The clients runs on a random generate port on localhost
, however that can be changed if the ipv4 argument is configured elsewise. The code that represents each client can be found at client.py. They end up having a type of behavior that is both of a client and a server. As a client, they add trainers to the server. As a server, they train the models and return the weights.
To simulate data on the client side, we use tensorflow MNIST and reduce the train and test datasets. During the train portion of the code, this can be observed by
percentage = int(1 / (request.number_of_trainers + 10) * 100)
min_lim = min(5, percentage)
random_number = randint(min_lim, percentage) / 100
sample_size_train = int(random_number * len(self.x_train))
This section of code attempts to get a portion of the train data depending on how many trainers are currently in that round. In order for the clients to have an even smaller dataset, making it easier to see the models improvements between rounds in the analysis, the denominator is increased by 10. In order to also have a variety of weight, where each client mught contribute differently to the federated average calculation, we added an extra randomizing step. This step can be translated into: choose a sample size that is between 5% and the percentage calculate beforehand. We added a min_lim just in case the percentage calculated before is smaller than 5%.
For test, we consider the same size of data between all trainers.
sample_size_test = int((1/request.number_of_trainers)*len(self.x_test))
This analysis is done considering that 10 max trainers were used. For each round, the minimum amoun of trainers were 5, but more could be used. A total of 10 rounds were made.

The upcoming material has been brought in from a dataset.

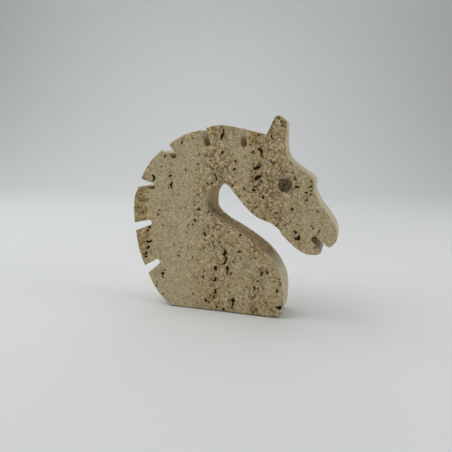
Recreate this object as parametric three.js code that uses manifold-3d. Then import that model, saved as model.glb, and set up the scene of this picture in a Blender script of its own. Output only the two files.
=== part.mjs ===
// A horse's head sawn from one slab of travertine, standing on its flat base.
// Millimetres. +X is the way the horse faces, +Y is the back of the slab, +Z is up.
import * as THREE from "three";
import { mergeVertices } from "three/addons/utils/BufferGeometryUtils.js";
import Module from "manifold-3d";

const wasm = await Module();
wasm.setup();

// Driving dimensions
const SLAB_THICKNESS = 30;
const EDGE_EASE = 0.8; // the sawn edges are rubbed round by this much
const EASE_STEPS = 2;
const CURVE_STEPS = 3; // straight steps for each point of a curve
const SLOT_END_RADIUS = 2.4; // the saw slots of the mane and the mouth end in this radius

// The eye, drilled with a tapered bit to a flat floor, the same on both faces
const EYE = { x: 98, z: 111.2, rimRadius: 5.7, floorRadius: 4.6, depth: 3.5, sides: 40 };

// The outline is drawn clockwise as [x, z] points, from the rear corner of the base.
// Each tooth of the mane is a curve through its own points, from one saw slot to the next.
const MANE_TEETH = [
  [[0, 0], [-5.5, 4.3], [-11.5, 10.3], [-17.8, 19.3], [-22.2, 28.6]],
  [[-25.2, 34.9], [-28.8, 43], [-31.6, 53], [-33.7, 66.6]],
  [[-34.5, 73.3], [-35.2, 85], [-34.2, 96], [-30.2, 105.6]],
  [[-27.4, 112.3], [-24.8, 118], [-18, 128], [-7.8, 137.3]],
  [[-1.4, 142], [5, 146.2], [14.5, 151], [27, 154]],
  [[31.2, 155.4], [37.5, 157.3], [48, 157.7], [60.8, 155.5]],
  [[65, 154.5], [73, 152.7], [78.5, 151], [81.9, 150.8]],
];

// The saw slots, in the order of the gaps between the teeth: each ends in a round about its centre.
// In one slot the lower wall drops from a shoulder on its way to the round.
const MANE_SLOTS = [
  { end: [-13.2, 39.3] },
  { end: [-20.6, 74.1] },
  { end: [-16.7, 106.2] },
  { end: [3.2, 132.5], shoulder: [-1.3, 134.4] },
  { end: [33, 143] },
  { end: [63.7, 142.6] },
];

// The ear, up from its rear notch, round its tip and down into the forehead and brow
const EAR_TO_BROW = [
  [81.9, 150.8], [83.9, 155.5], [86.3, 160.8], [88.5, 164.3], [91, 165], [94.6, 163.3], [97, 160.6],
  [97.8, 156], [97.5, 148], [97.3, 140], [98.6, 134.8], [102.5, 129.9], [110.5, 124.1], [117.3, 119.6],
  [120.3, 116.2], [121, 111.5], [120.8, 107.8],
];

// The nose, down from under the brow and round the upper lip to the mouth
const NOSE_TO_LIP = [
  [120.8, 107.8], [125.7, 98.6], [130.6, 92.6], [135, 87], [138.5, 80.8], [140.5, 74.6], [139.8, 69.4],
  [137.3, 65.5], [134.2, 63.4], [132.3, 64.3],
];

const MOUTH_SLOT_END = [122.7, 69.4];

// The lower lip, the chin and the lower edge of the jaw as far as its small step
const CHIN = [
  [128.8, 60], [127.4, 57.5], [122.5, 56.4], [116.5, 56.7], [110, 59.8], [103.4, 64.9], [98.2, 69.8],
  [95.6, 72.6],
];
const JAW_STEP = [94.8, 74.9];
const JAW_CORNER = [88, 79.9];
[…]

In the image below, we can follow the training of the 10 different clients. The models start with a few data examples, which results in an accuracy of around 80%. Not all clients trained in the first round (or all rounds), only clients with an 'o' marker in round 0.
After the federated average is calculated and sent to the new clients in round 1, the accuracy shots up. This shows that the usage of the algorithm helped tremendously, with an increase of 10%. This indicates that even though the clients between themselves had limited data, when calculting the average between them, it was possible to create a more accurate model.
As the rounds increases, the accuracy as well, but in a slower ramp.
Analyzing the average test accuracy by the server size, we can also see this increase to the accuracy. While the training models start in rather lower percentage, the test considers the federate average calculated model, and it shows what observed in round 1 of training. Round 0 test results are already over 90%. As the rounds increases, so does the accuracy.
Running for different of rounds, it's to observe how the accuracy increases, however it's not as big of an increase. The MNIST data is very simple, therefore this is expected.
These results can be compared to Lab 2 results. While the traditional way of training, with all of the MNIST data, resulted into a near 100% accuracy, the federated average result was also extremely high. Our implementation had a similar result to the flwr implementation.